The elected Planning Board's members are Chris Kapiloff (chairman), Chris Winter, Amy Jeschawitz, Susan Puddester, Ann McCallum and alternate member Bruce McDonald.

Writer's question: To what extend are any members with connections to Williams required to abstain from voting on these changes? If they work for Williams? If they are married to a senior Williams administrator?  

Responses to this post may be emailed to for addition to this post.

From: Dante Birch <>
Subject: UPDATE: Williamstown is rezoning your neighborhood for max density
Date: March 13, 2018 at 8:04:42 AM EDT
To: "Dante Birch @ Home" <>

Yesterday's Select Board meeting:
Views of the Planning Board as presented by Chris Kapiloff:
In summary, Chris presented the board's interest in increasing the population of the town.

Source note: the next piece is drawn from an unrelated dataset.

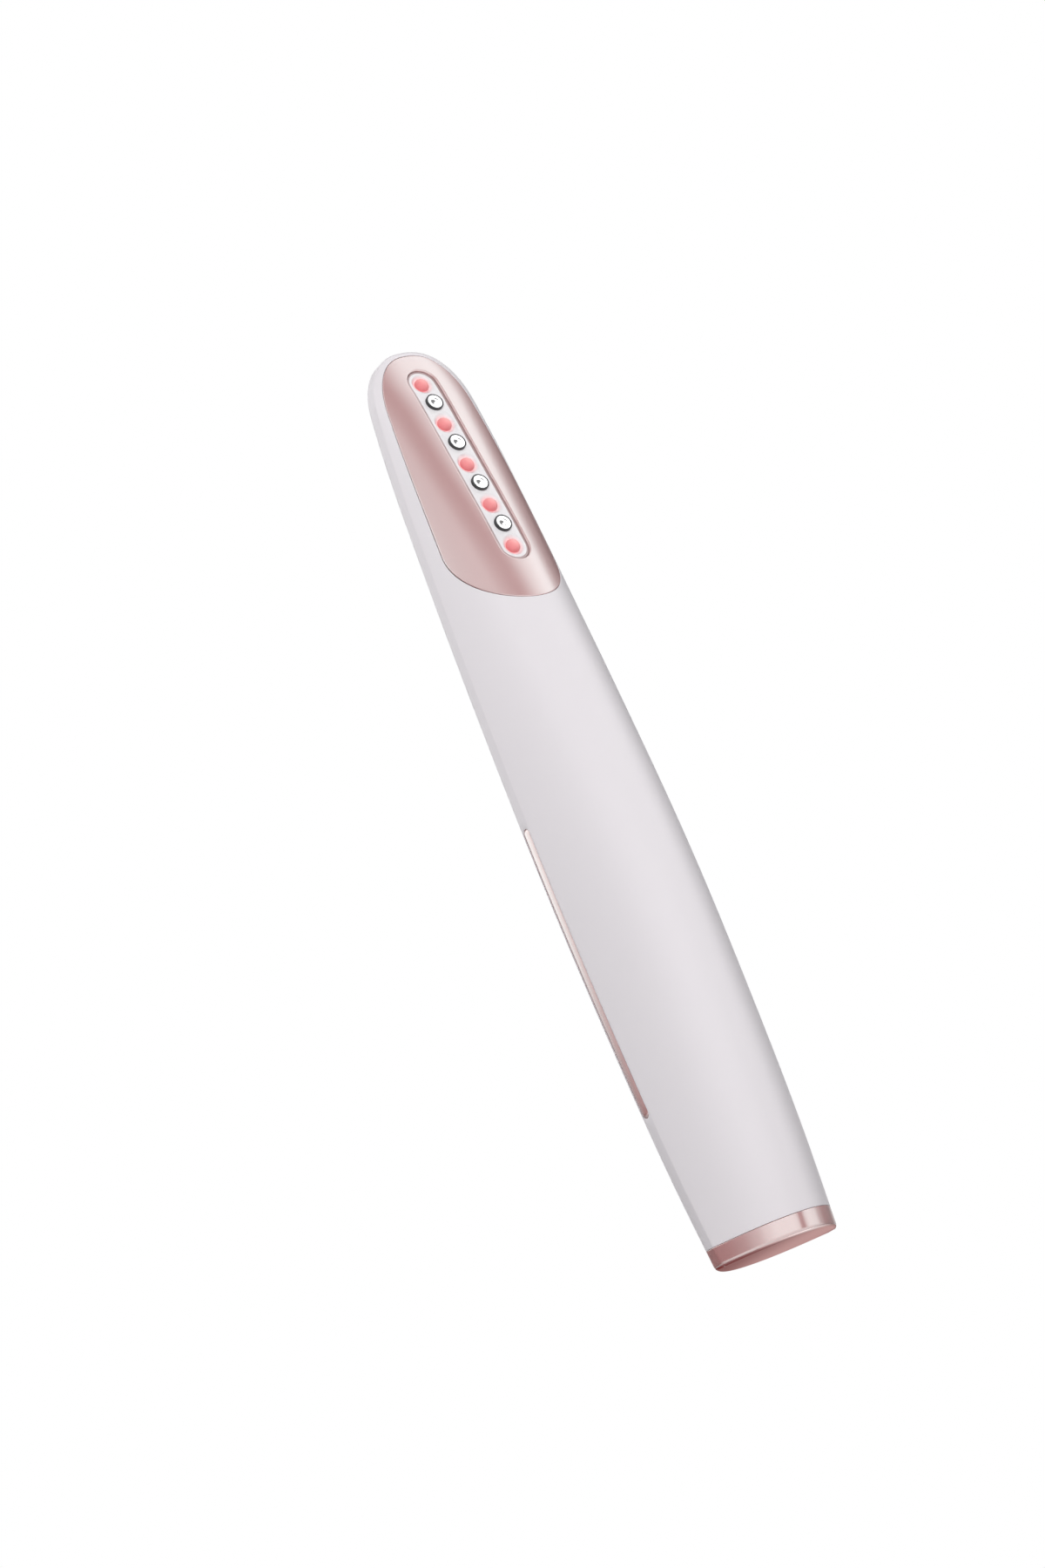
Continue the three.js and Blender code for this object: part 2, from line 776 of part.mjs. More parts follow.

He cited the need for additional housing, a changing demographic of professionals that do not seek single-occupancy housing until their 40's and an interest to increase the population density of Williamstown. The Planning Board believes the best way to achieve this is that like housing should be relegated to go into like neighborhoods thus 6-8 units properties into the proposed "Mill #1", 4-6 unit properties into the "Mill #2" area and so on. What was not covered or addressed was nonresident owned properties and how the new proposed regulation would cater to commercial interests. The details of the proposal is presented on the town's website.
Views of the Select Board:
Response to the presentation was measured. It was noted that the plan, as presented, was a dramatic and radical departure from the established zoning of the town, the scope of which had not been seen in recent memory. The Planning Board was also congratulated on the significant time invested and energy expended on the scope of proposed changes.
There was some concern voiced on the part of the Select Board that the changes were maybe too dramatic and wide sweeping and that the proposed regulation, as written, did not address the issues of adaptively reusing existing properties. There was also concern that the proposal possibly favored the demolishing of existing buildings and construction of new apartment structures. There was particular concern on the part of the Select Board for Southworth Street. One member of the board stated they had been approached by Fred Puddester concerning the upcoming need of the college to house incoming new-hire professors. They also stated they encourage the townspeople to make their voices heard at the next Planning Board meeting.
Moving forward:

There was a correction that the Planning Board meeting advertised on the website for tomorrow is not relevant. The next meeting for the Planning Board is scheduled for April 10th; this can, and very well may, be rescheduled for between March 13th and April 10th, with only two days' notice. The only state requirement for public notice being it is posted aside the front door of Town Hall two days prior.
The important point is that there is limited opportunity to reshape the Planning Board proposal and to hear public input. If they (the Board) decide to vote and pass the proposal at the meeting, they can then move the proposal on to the Select Board. The Select Board may or may not weigh in on the proposal before it transitions the proposal to a warrant, then onto the docket for voting at Town Meeting on May 15. The best chance to have input on the proposal would be at the next Planning Board meeting. Traditionaly, the Select Board has voted its approval up or down and that assessment has been part of the warrant article presented at town meeting. However, just one or two meetings ago, the board chair proposed that the board retain the prerogative to pass any article along without comment, and the board agreed unanimously. 

Currently there would be 2/3rds majority vote required for town approval; however, there is currently pending state legislation that might change this requirement to a 50% majority that could be passed and come into effect in time to be relevant. I ask that if anyone becomes aware of a scheduled Planning Board Meeting they please pass it along so we can make our neighbors aware. Although I may have my own personal beliefs and biases, I truly believe the priority is to have as many stakeholders at the table when such dramatic and long reaching changes are being ushered through our local government.
Dante Birch
PS- Special thanks to Kevin Kennefick and Roger Lawrence for helping recount last nights events and fact checking.